§ GOAL OF THE EXERCISE: Only lines with the word "joints" are needed; collect each of them from the listing below.

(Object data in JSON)

-=-=-

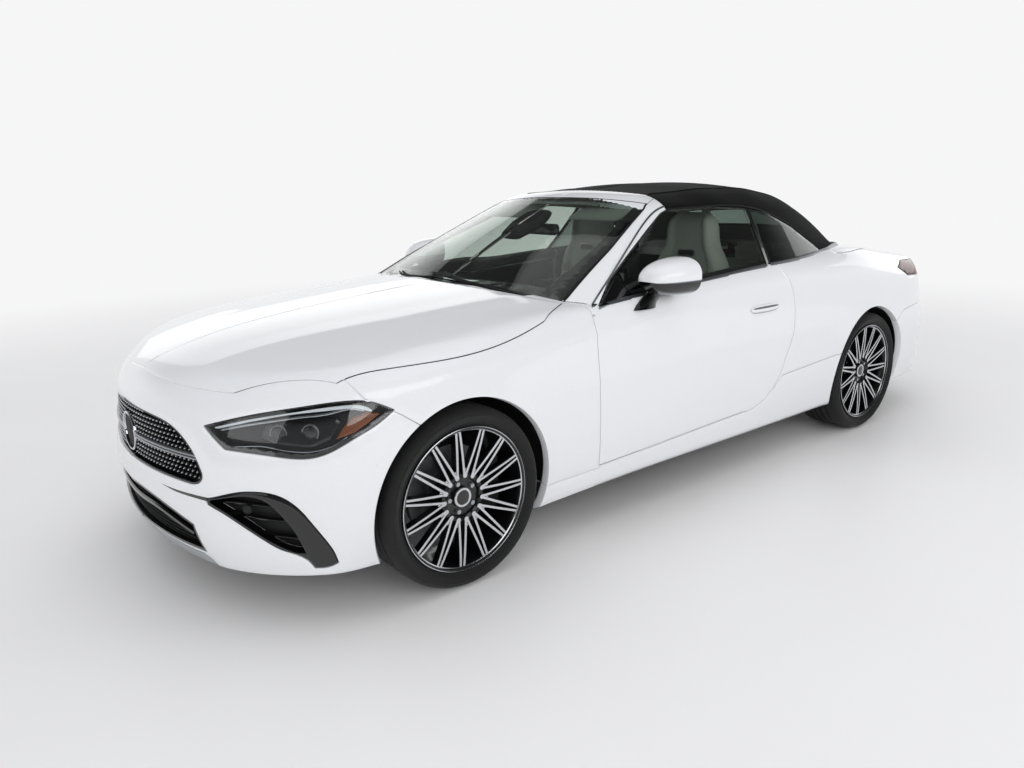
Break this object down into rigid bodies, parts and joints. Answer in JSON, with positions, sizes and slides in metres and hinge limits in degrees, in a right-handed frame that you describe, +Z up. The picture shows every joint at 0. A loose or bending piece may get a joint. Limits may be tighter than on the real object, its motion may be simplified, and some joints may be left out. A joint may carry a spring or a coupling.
{
  "type": "four-seat soft-top convertible car",
  "caption": "Two-door open car with its fabric top up: hollow cabin, opening doors, bonnet and boot lid, steered front wheels and turning rear wheels.",
  "frame": {"origin": "on the ground under the middle of the bounding box", "axes": "+X forward, +Y to the car's left, +Z up"},
  "size_m": [4.8498, 2.045, 1.4241],
  "materials": {
    "paint": "gloss",
    "dark_paint": "matt",
    "engine": "cast",
    "steel": "matt",
    "dark_plastic": "gloss",
    "lamp": "clear",
    "tail_lamp": "clear",
    "glass": "tinted",
    "fabric": "woven",
    "interior_plastic": "grained",
    "leather": "grained",
    "steering_leather": "grained",
    "alloy": "machined",
    "tyre": "matt"
  },
  "bodies": {
    "body": {"underbody": "dark_paint", "engine_block": "engine", "front_subframe": "steel", "rear_axle": "steel", "front_bumper": "paint", "grille": "dark_plastic", "bumper_inserts": "dark_plastic", "headlamps": "lamp", "tail_lamps": "tail_lamp", "front_fenders": "paint", "sills": "paint", "rear_quarters": "paint", "tonneau_panel": "paint", "rear_bumper": "paint", "cowl": "dark_plastic", "windscreen_frame": "paint", "windscreen": "glass", "soft_top": "fabric", "rear_window": "glass", "quarter_glasses": "glass", "dashboard": "interior_plastic", "console": "interior_plastic", "front_seats": "leather", "rear_bench": "leather"},
    "bonnet": {"bonnet": "paint"},
    "boot_lid": {"boot_lid": "paint"},
    "steering_wheel": {"steering_wheel": "steering_leather"},
    "door_left": {"door_left": "paint", "door_glass_left": "glass", "mirror_left": "paint"},
    "knuckle_left": {"knuckle_left": "steel"},
    "door_right": {"door_right": "paint", "door_glass_right": "glass", "mirror_right": "paint"},
    "knuckle_right": {"knuckle_right": "steel"},
    "wheel_front_left": {"rim_front_left": "alloy", "tyre_front_left": "tyre"},
    "wheel_front_right": {"rim_front_right": "alloy", "tyre_front_right": "tyre"},
    "wheel_rear_left": {"rim_rear_left": "alloy", "tyre_rear_left": "tyre"},
    "wheel_rear_right": {"rim_rear_right": "alloy", "tyre_rear_right": "tyre"}
  },
  "joints": [
    {"name": "bonnet_hinge", "type": "hinge", "parent": "body", "child": "bonnet", "pos_m": [0.893, 0, 0.962], "axis": [0, -1, 0], "range_deg": [0, 48]},
    {"name": "boot_lid_hinge", "type": "hinge", "parent": "body", "child": "boot_lid", "pos_m": [-1.762, 0, 1.044], "axis": [0, 1, 0], "range_deg": [0, 72]},
    {"name": "door_left_hinge", "type": "hinge", "parent": "body", "child": "door_left", "pos_m": [0.882, 0.921, 0.6], "axis": [0, 0, -1], "range_deg": [0, 64]},
    {"name": "door_right_hinge", "type": "hinge", "parent": "body", "child": "door_right", "pos_m": [0.882, -0.921, 0.6], "axis": [0, 0, 1], "range_deg": [0, 64]},
    {"name": "steer_left", "type": "hinge", "parent": "body", "child": "knuckle_left", "pos_m": [1.54, 0.7205, 0.32], "axis": [0, 0, 1], "range_deg": [-35, 35]},
    {"name": "steer_right", "type": "hinge", "parent": "body", "child": "knuckle_right", "pos_m": [1.54, -0.7205, 0.32], "axis": [0, 0, 1], "range_deg": [-35, 35]},
    {"name": "steering_wheel_turn", "type": "hinge", "parent": "body", "child": "steering_wheel", "pos_m": [0.44, 0.372, 0.862], "axis": [-0.9135, 0, 0.4067], "range_deg": [-500, 500]},
    {"name": "front_left_spin", "type": "hinge", "parent": "knuckle_left", "child": "wheel_front_left", "pos_m": [1.54, 0.7925, 0.3395], "axis": [0, 1, 0], "continuous": true},
    {"name": "front_right_spin", "type": "hinge", "parent": "knuckle_right", "child": "wheel_front_right", "pos_m": [1.54, -0.7925, 0.3395], "axis": [0, 1, 0], "continuous": true},
    {"name": "rear_left_spin", "type": "hinge", "parent": "body", "child": "wheel_rear_left", "pos_m": [-1.325, 0.778, 0.3395], "axis": [0, 1, 0], "continuous": true},
    {"name": "rear_right_spin", "type": "hinge", "parent": "body", "child": "wheel_rear_right", "pos_m": [-1.325, -0.778, 0.3395], "axis": [0, 1, 0], "continuous": true}
  ],
  "couplings": [
    {"joint": "steer_right", "follows": "steer_left", "ratio": 1},
    {"joint": "steering_wheel_turn", "follows": "steer_left", "ratio": 14}
  ]
}
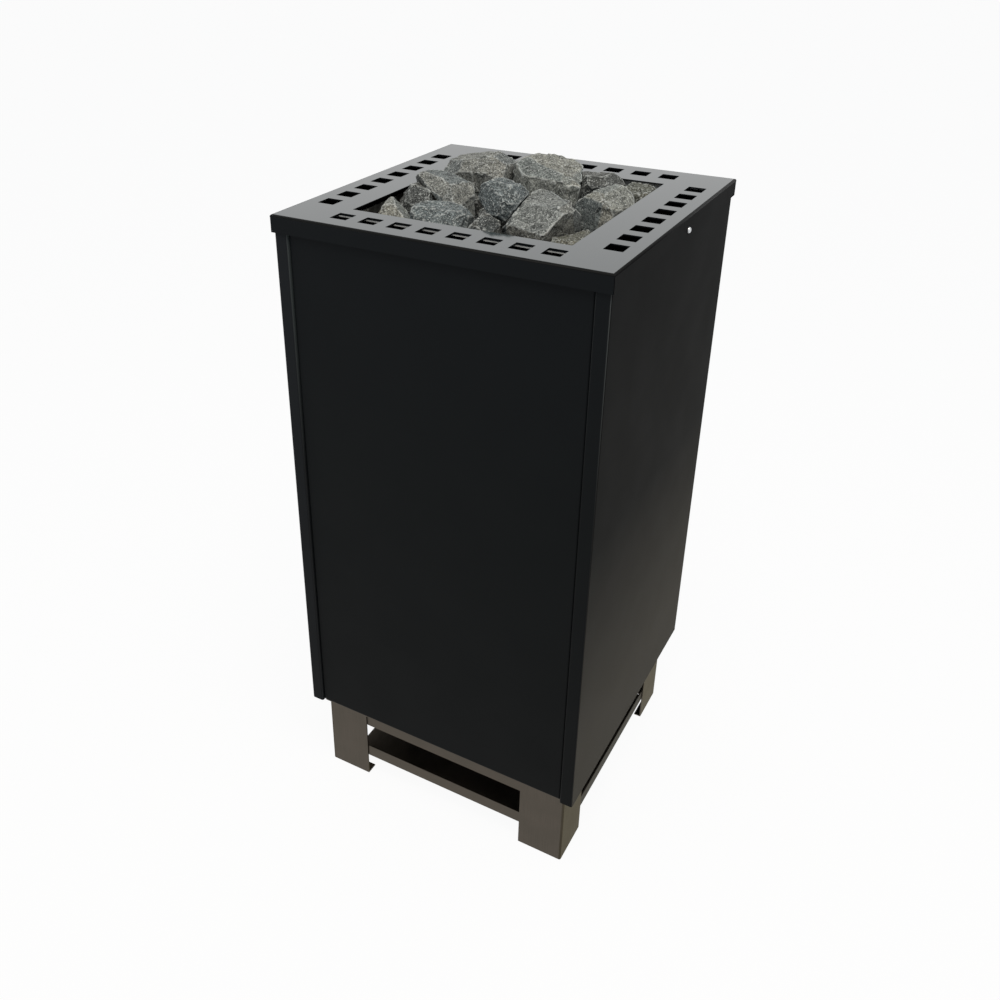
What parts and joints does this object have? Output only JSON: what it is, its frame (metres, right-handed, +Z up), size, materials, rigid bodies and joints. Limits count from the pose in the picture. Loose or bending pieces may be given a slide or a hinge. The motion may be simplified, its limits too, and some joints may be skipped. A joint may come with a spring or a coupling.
{
  "type": "sauna heater stove",
  "caption": "Floor-standing electric sauna heater with a square black casing, a vented collar filled with stones and a stainless base with angle feet.",
  "frame": {"origin": "on the floor, under the middle of the square casing", "axes": "+Z up, -Y towards the front, +X to the right along the front"},
  "size_m": [0.4062, 0.4, 0.8477],
  "materials": {
    "black_powder_coat": "satin black powder coat on folded steel sheet",
    "brushed_stainless": "dull brushed stainless sheet",
    "zinc_sheet": "plain aluminised steel sheet",
    "black_shield": "black heat-proof paint on steel sheet",
    "zinc_screw": "bright zinc-plated steel",
    "element_steel": "heat-tinted stainless tube",
    "grate_steel": "dull stainless bar",
    "brass": "machined brass",
    "ceramic": "fired steatite",
    "gland_plastic": "heat-proof moulded polyamide",
    "seal_rubber": "silicone rubber",
    "split_stone": "split olivine diabase, rough"
  },
  "bodies": {
    "heater": {"foot_front_left": "brushed_stainless", "foot_front_right": "brushed_stainless", "foot_rear_left": "brushed_stainless", "foot_rear_right": "brushed_stainless", "floor_tray": "brushed_stainless", "upper_rail_front": "brushed_stainless", "upper_rail_rear": "brushed_stainless", "upper_rail_left": "brushed_stainless", "upper_rail_right": "brushed_stainless", "beam_front": "zinc_sheet", "beam_rear": "zinc_sheet", "side_panel_left": "black_powder_coat", "side_panel_right": "black_powder_coat", "front_panel": "black_powder_coat", "rear_panel": "black_powder_coat", "collar_screws": "zinc_screw", "m4_screws": "zinc_screw", "crossbar_front": "zinc_sheet", "crossbar_rear": "zinc_sheet", "liner_front": "black_shield", "liner_rear": "black_shield", "liner_left": "black_shield", "liner_right": "black_shield", "stone_basket": "zinc_sheet", "stone_grate": "grate_steel", "element_left": "element_steel", "element_centre": "element_steel", "element_right": "element_steel", "element_bushes": "brass", "element_nuts": "zinc_screw", "element_plate": "zinc_sheet", "terminal_box": "zinc_sheet", "terminal_cover": "zinc_sheet", "terminal_block": "ceramic", "terminal_clamps": "brass", "cable_gland": "gland_plastic", "gland_nut": "gland_plastic", "gland_seal": "seal_rubber", "gland_lock_nut": "gland_plastic", "earth_stud": "brass", "element_links": "brass", "stones_lower": "split_stone", "stones_upper": "split_stone", "stone_01": "split_stone", "stone_02": "split_stone", "stone_03": "split_stone", "stone_04": "split_stone", "stone_05": "split_stone", "stone_06": "split_stone", "stone_07": "split_stone", "stone_08": "split_stone", "stone_09": "split_stone", "stone_10": "split_stone", "stone_11": "split_stone", "stone_12": "split_stone", "stone_13": "split_stone", "stones_filler": "split_stone"},
    "collar": {"collar": "black_powder_coat"}
  },
  "joints": [
    {"name": "collar_lift", "type": "slide", "parent": "heater", "child": "collar", "axis": [0, 0, 1], "range_m": [0, 0.08]}
  ]
}
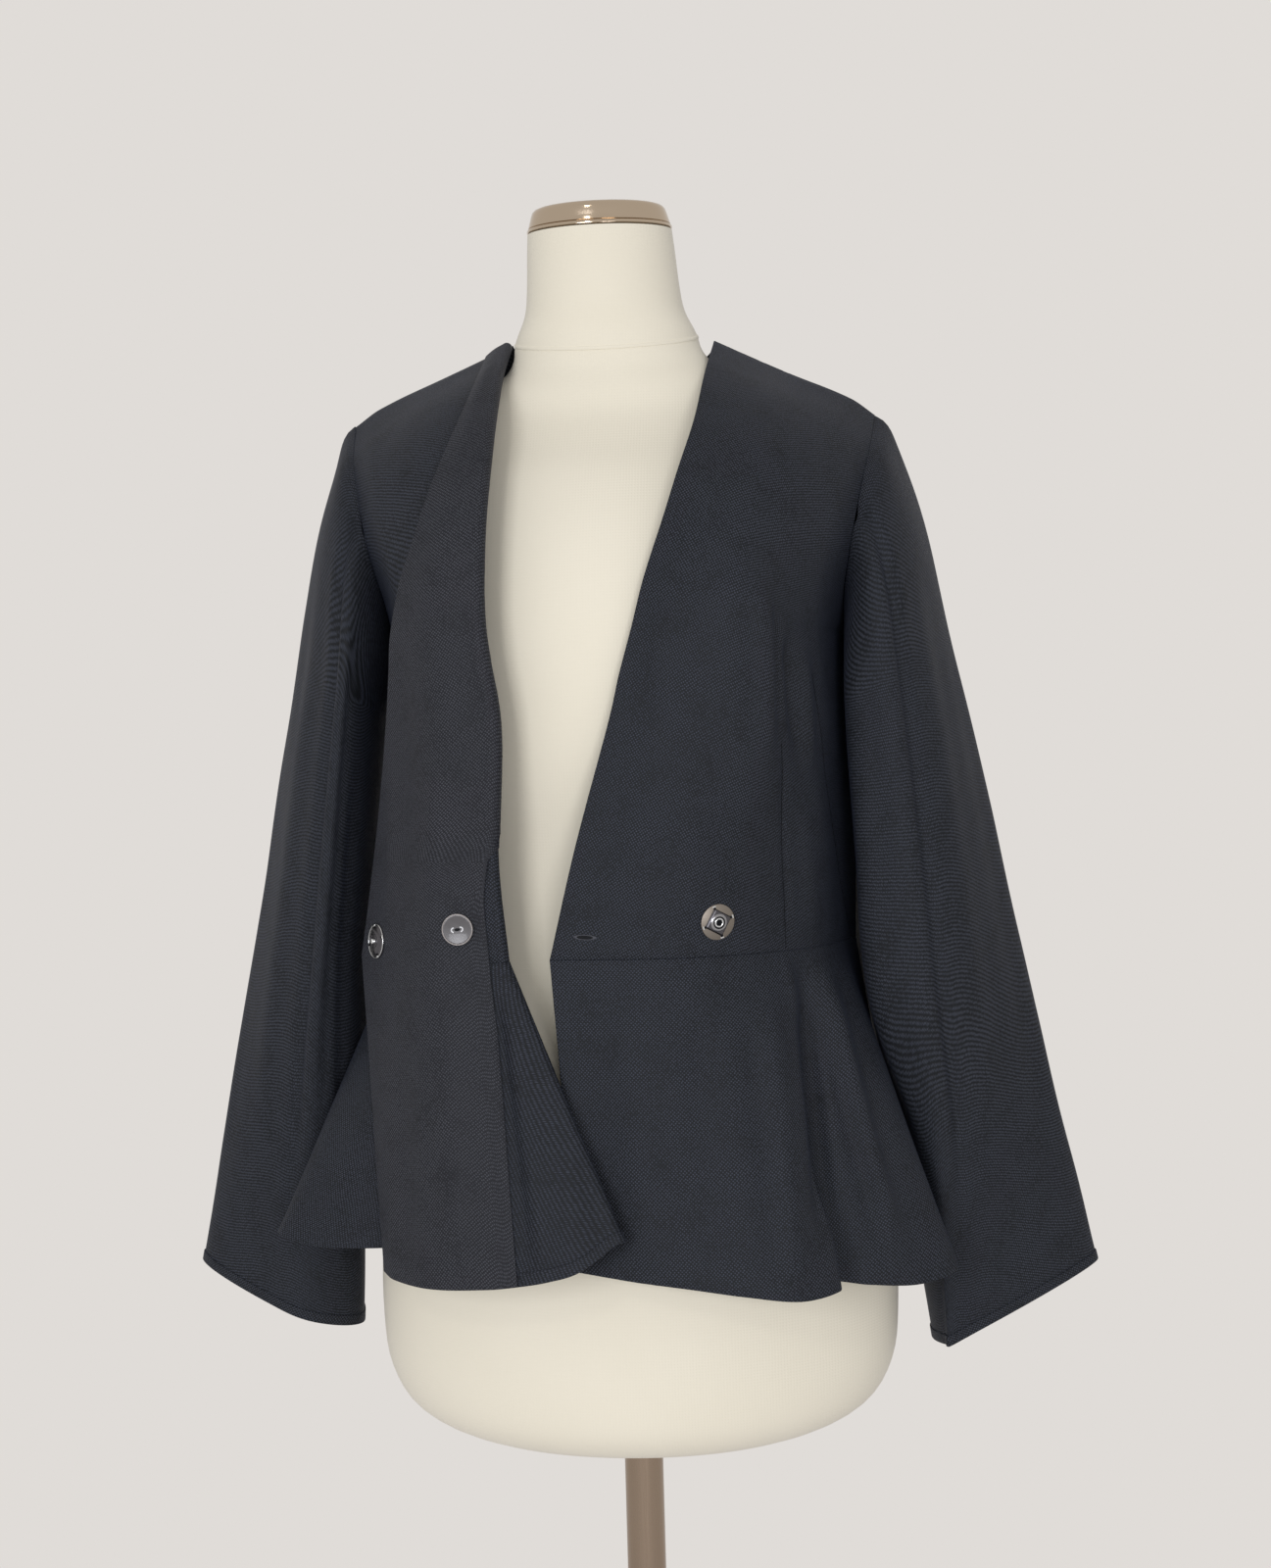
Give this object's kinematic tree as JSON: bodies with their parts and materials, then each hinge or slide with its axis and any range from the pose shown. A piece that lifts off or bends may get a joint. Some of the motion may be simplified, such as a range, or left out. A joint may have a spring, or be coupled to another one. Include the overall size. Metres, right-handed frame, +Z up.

-=-=-

§ RIGHT ANSWER:
Break this object down into rigid bodies, parts and joints. Answer in JSON, with positions, sizes and slides in metres and hinge limits in degrees, in a right-handed frame that you describe, +Z up. The picture shows every joint at 0. A loose or bending piece may get a joint. Limits may be tighter than on the real object, its motion may be simplified, and some joints may be left out. A joint may carry a spring or a coupling.
  "joints": [
What parts and joints does this object have? Output only JSON: what it is, its frame (metres, right-handed, +Z up), size, materials, rigid bodies and joints. Limits count from the pose in the picture. Loose or bending pieces may be given a slide or a hinge. The motion may be simplified, its limits too, and some joints may be skipped. A joint may come with a spring or a coupling.
  "joints": [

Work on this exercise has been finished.